Antagony: “I’m sure she’s in a terrible relationship with a 26 year-old med student playboy who drinks his dinner and is sleeping around behind her back.”
Nate: “None of that matters. Enough!”
Antagony: “WHAAAaat? Are you saying a 34 year-old neurotic with body by Patton Oswalt doesn’t have a chance with a gorgeous physician’s assistant who looks like she’s 10 years your junior?”
Me: “This is not the time nor the place for this!”
Antagony: “Relaaaax. Mouth hasn’t been paying attention anyway. He is going on about any known allergies in the past… what… 10 years? Besides, I’m having a LOT of fun here.”
Me: “Stop it!”
At this point I would be completely anxious I wouldn’t pull a Jon Lovitz’s character, Jay Sherman, and say it out loud. Then it would be just too awkward to bear.

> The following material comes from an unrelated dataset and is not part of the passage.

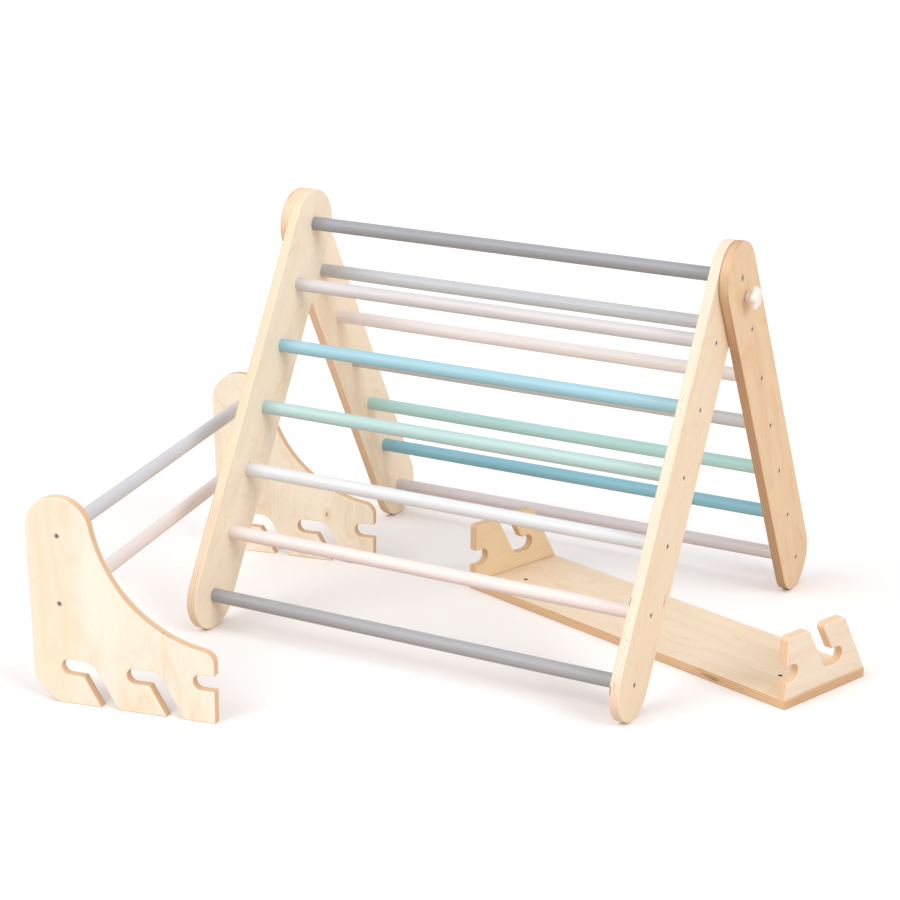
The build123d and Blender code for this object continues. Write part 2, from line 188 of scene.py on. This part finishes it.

I hate awkwardness, and think that’s why I couldn’t enjoy Meet the Parents. That’s all it was. I’ve been awkward many times before, and have made a concerted effort not to be awkward. Being reminded of that isn’t pleasant.
So, maybe you’ve found some enjoyment in my discomfort in striving for propriety? If so, that doesn’t make you a bad person, just human.